When the allowance began, it was worth £100,000 to each tax paying estate and another £100,000 was available should your spouse or civil partner have died before you – known as the Transferable Residential Nil Rate Band (TRNRB). On the 6th April 2018 this will increase by an additional £25,000 per person. This increase will continue until the 2020/2021 tax year until the maximum available relief is £175,000 per person or £350,000 between married couples.
A major catch to the RNRB is that there is a requirement that the beneficiaries receive the property as an absolute gift. If it is tied up in a trust it is received by the trustees in the first instance, even if they then pass the property on to children of the person who has died. If the tax exemptions provided by the RNRB and TRNRB are lost this could result in an additional inheritance tax due from the estate of £100,000 for a couple or £50,000 for a single person. As a percentage this would equate to 40% of what would have been the RNRB and TRNRB available otherwise.

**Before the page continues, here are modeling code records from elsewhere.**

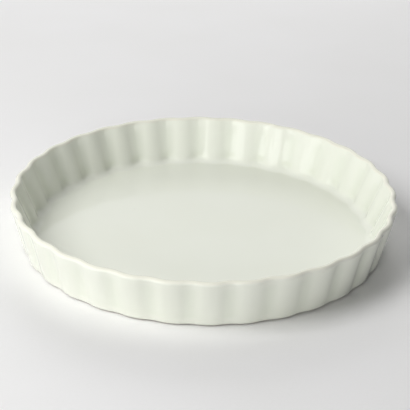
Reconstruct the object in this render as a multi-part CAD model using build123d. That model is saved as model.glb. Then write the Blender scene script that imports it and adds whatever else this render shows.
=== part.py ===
"""A round fluted baking dish: a fired clay body with a wiped foot ring, and the two coats of glaze on it.

The dish stands on the plane z = 0 with its axis on Z, in millimetres. One section, drawn along the crest of a
ridge, is turned about the centre of each ridge and of each scoop in turn. So the wall has the same thickness and
lean all round, and the waves on its inside follow those on its outside.
"""

import os
from math import asin, cos, degrees, pi, radians, sin, tan

from build123d import *

# Overall size, over the glaze
rim_radius = 140.0  # from the axis to the crest of a ridge, at the lip
dish_height = 37.0
flute_count = 32
flute_depth = 1.9  # from the circle of the ridges in to the bottom of a scoop
ridge_radius = 27.0  # rounding of a ridge's crest, seen from above, at the lip

# Wall and floor, over the glaze
lip_thickness = 4.6  # the lip is a full round of this width
floor_thickness = 4.2
outer_lean = radians(14.5)  # of the outside, from upright
inner_lean = radians(22.0)  # the inside leans more, so the wall thickens downwards
cove_radius = 6.0  # between the inside of the wall and the floor
plate_lap = 3.4  # flat floor inside the cove that belongs to the fluted wall, and laps the round plate

# Foot
foot_rounding = 2.0  # of the clay, from the wall round to the flat that the dish stands on
foot_width = 9.0  # of that flat ring, at the bottom of a scoop
recess_depth = 1.0
recess_cove = 0.7  # rounding between the recess's side and its ceiling

# Glaze
glaze_thickness = 0.45
glaze_line_height = 0.8  # the outside coat is wiped off below this
base_glaze_margin = 1.6  # bare clay round the underside's coat
glaze_bead_share = 0.6  # of the coat's thickness, rounded off along its edge on the underside

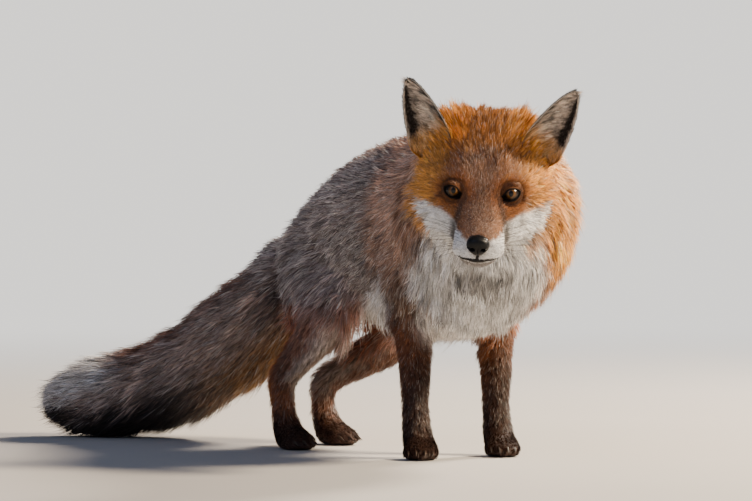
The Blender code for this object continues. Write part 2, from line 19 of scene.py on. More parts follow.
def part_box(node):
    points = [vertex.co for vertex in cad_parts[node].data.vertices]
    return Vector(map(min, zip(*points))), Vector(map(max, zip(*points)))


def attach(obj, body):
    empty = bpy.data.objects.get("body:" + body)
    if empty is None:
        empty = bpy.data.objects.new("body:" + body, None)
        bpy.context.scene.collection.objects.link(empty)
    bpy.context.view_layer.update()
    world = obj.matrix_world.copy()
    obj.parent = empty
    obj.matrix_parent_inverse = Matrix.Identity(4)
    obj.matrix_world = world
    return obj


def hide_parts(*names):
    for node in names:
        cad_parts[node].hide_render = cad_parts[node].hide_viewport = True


bl_info = {
    "name": "Red Fox Model",
    "version": (1, 0, 0),
    "blender": (4, 5, 0),
    "location": "3D View > Sidebar > Fox",
    "description": "Skin, coat, face and stage of a life-size red fox",
    "category": "Add Mesh",
}

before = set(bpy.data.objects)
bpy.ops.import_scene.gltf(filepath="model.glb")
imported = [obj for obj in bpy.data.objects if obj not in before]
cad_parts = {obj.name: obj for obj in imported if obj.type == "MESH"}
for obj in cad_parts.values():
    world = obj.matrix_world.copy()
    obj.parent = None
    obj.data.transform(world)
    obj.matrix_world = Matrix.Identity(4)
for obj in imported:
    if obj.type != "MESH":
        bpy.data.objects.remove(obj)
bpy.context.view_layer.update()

# Landmarks in the plan's coordinates: the eyes' middle and the head's turn, tip and lean. The plan's origin
# is worked out from where the eyes are in the frame.
EYE_LINE = np.array((-0.073, -0.177, 0.285))
HEAD_TURN = math.radians(-33)
HEAD_TIP = math.radians(25)
HEAD_LEAN = math.radians(3.5)
VIEW_TURN = math.radians(-30)  # the side from which the fox is looked at, and to which it looks
VIEW_AWAY = 6.0
VIEW_HEIGHT = 0.40

# Lines that the coat follows, as short as their bends allow
TRUNK = [
    (-0.052, -0.148, 0.296),
    (-0.017, -0.092, 0.268),
    (0.016, 0.012, 0.246),
    (0.031, 0.148, 0.240),
    (0.025, 0.270, 0.223),
    (0.016, 0.358, 0.212),
]
TAIL = [
    (0.014, 0.318, 0.222),
    (0.004, 0.346, 0.194),
    (-0.018, 0.371, 0.156),
    (-0.080, 0.433, 0.090),
    (-0.131, 0.487, 0.058),
    (-0.210, 0.552, 0.030),
]
LEGS = {
    "foreleg_right": [
        (-0.034, 0.006, 0.255),
        (-0.035, 0.036, 0.158),
        (-0.036, 0.027, 0.060),
        (-0.037, 0.018, 0.0),
    ],
    "foreleg_left": [
        (0.070, 0.002, 0.255),
        (0.068, 0.036, 0.158),
        (0.066, 0.033, 0.060),
        (0.065, 0.024, 0.0),
    ],
    "hindleg_right": [
        (-0.012, 0.280, 0.240),
        (-0.032, 0.212, 0.162),
        (-0.076, 0.246, 0.076),
        (-0.077, 0.232, 0.0),
    ],
    "hindleg_left": [
        (0.062, 0.296, 0.240),
        (0.076, 0.246, 0.150),
        (0.006, 0.296, 0.070),
        (0.000, 0.281, 0.0),
    ],
}
TAIL_LENGTH = 0.36
PAW_TURNS = {"forepaw_right": -30, "forepaw_left": -26, "hindpaw_right": 4, "hindpaw_left": 12}

# Which part of the animal each node of flesh belongs to
FLESH = {
    "head": "head",
    "jaw": "head",
    "neck": "neck",
    "chest": "trunk",
    "loins": "trunk",
    "tail_base": "tail",
    "tail_brush": "tail",
    "tail_tip": "tail",
    "foreleg_right": "foreleg",
    "foreleg_left": "foreleg",
    "hindleg_right": "hindleg",
    "hindleg_left": "hindleg",
    "forepaw_right": "forepaw",
    "forepaw_left": "forepaw",
    "hindpaw_right": "hindpaw",
    "hindpaw_left": "hindpaw",
}
GROUPS = ("head", "neck", "trunk", "tail", "foreleg", "hindleg", "forepaw", "hindpaw")
# The coat of each node: depth, hair length and tuft width in millimetres. head_coat works out the head's.
COATS = {
    "head": (8, 18, 0.8),
    "jaw": (2, 6, 0.5),
    "neck": (13, 38, 1.03),
    "chest": (12, 30, 1.06),
    "loins": (11, 27, 1.08),
    "tail_base": (14, 38, 1.2),
    "tail_brush": (18, 46, 1.28),
    "tail_tip": (15, 42, 1.25),
    "foreleg_right": (3.4, 10, 0.75),
    "foreleg_left": (3.4, 10, 0.75),
    "hindleg_right": (4.0, 12, 0.84),
    "hindleg_left": (4.0, 12, 0.84),
    "forepaw_right": (1.8, 6, 0.6),
    "forepaw_left": (1.8, 6, 0.6),
    "hindpaw_right": (1.8, 6, 0.6),
    "hindpaw_left": (1.8, 6, 0.6),
}
MM = 0.001
SIDES = ((-1, "right"), (1, "left"))
SKIN_VOXEL = 0.0030
SWELL = 0.0007  # how far the flesh's solids are swollen, so that they meet over the cuts between them
SOLE = 0.0035  # below this the paw pads are bare

# Head, in its own frame: x is its left, -y the way it faces, z its top
EYE_SIDE = 0.0295
EYE_TURN = math.radians(7)  # how far an eye's opening is turned out
EYE_LIFT = math.radians(15)  # and up
EYE_RADIUS = 0.0102
NOSE_TIP = np.array((0, -0.0950, -0.0220))
NOSE_AT = np.array((0.0, -0.0835, -0.0195))
EAR_BASE = (0.0460, 0.0450, 0.0160)
EAR_HOLLOW = np.array((0.044, 0.031, 0.038))  # the middle of the dip before an ear
EAR_LEAN = {-1: math.radians(22.5), 1: math.radians(28)}
EAR_OPENS = math.radians(14)
EAR_LENGTH = 0.0925
EAR_HALF_WIDTH = 0.0252
EAR_WALL = 0.0012
EAR_ACROSS, EAR_ALONG = 36, 60  # columns and rows of an ear's sheets
EAR_BACK_TUFTS, EAR_LINING_TUFTS = 5500, 7500
MOUTH_LINE = [(-0.1000, -0.0398), (-0.0340, -0.0425)]  # y and z of the mouth, seen from the side

# Finishes that several pieces share
FUR_NAME = "Guard hair, keratin"
EYE_NAME = "Glass eye, lacquered"
EAR_SKIN_NAME = "Ear skin, thin and downy"


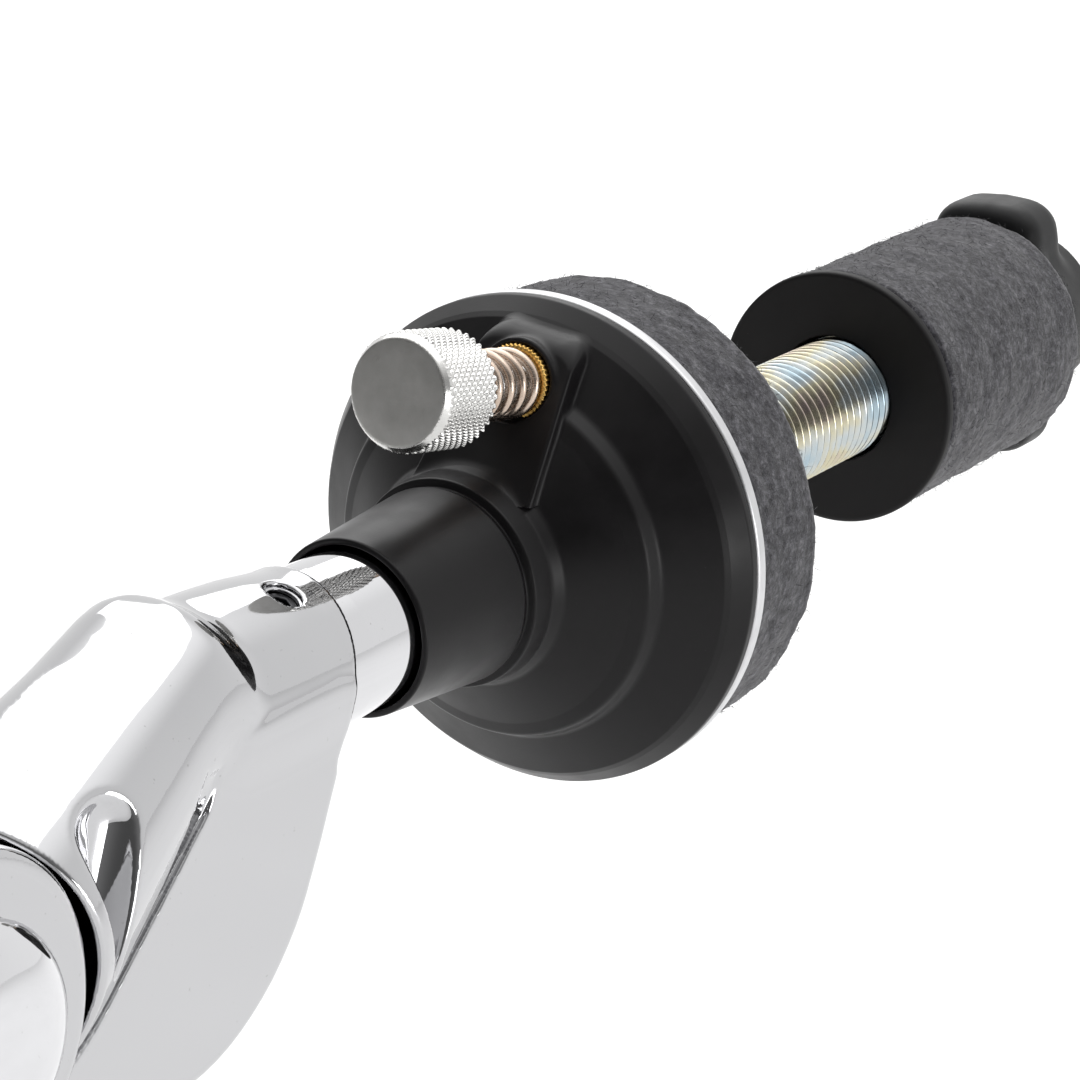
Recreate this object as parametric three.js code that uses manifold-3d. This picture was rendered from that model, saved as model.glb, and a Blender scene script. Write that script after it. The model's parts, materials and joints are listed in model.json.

A life interest trust is protected under the tax regime as the trust assets are treated for tax purposes as if they are owned by the life tenant. Most other trusts are not.
One common trust found in wills is a discretionary trust. It has been used in the past to save the TRNRB of one person where it might be lost due to spousal exemption being the tax relief available. Now it is possible for a surviving spouse’s estate to claim the unused TRNRB of the first to die and in effect double the inheritance tax relief available.
However, if wills are not updated, and the property falls into the discretionary trust, this is where the tax relief is lost. It is possible to save the RNRB and TRNRB by appointment the property out to surviving spouse or children with two years of the date of death. If you are an executor in such a situation, you should consider dealing with this as swiftly as possible.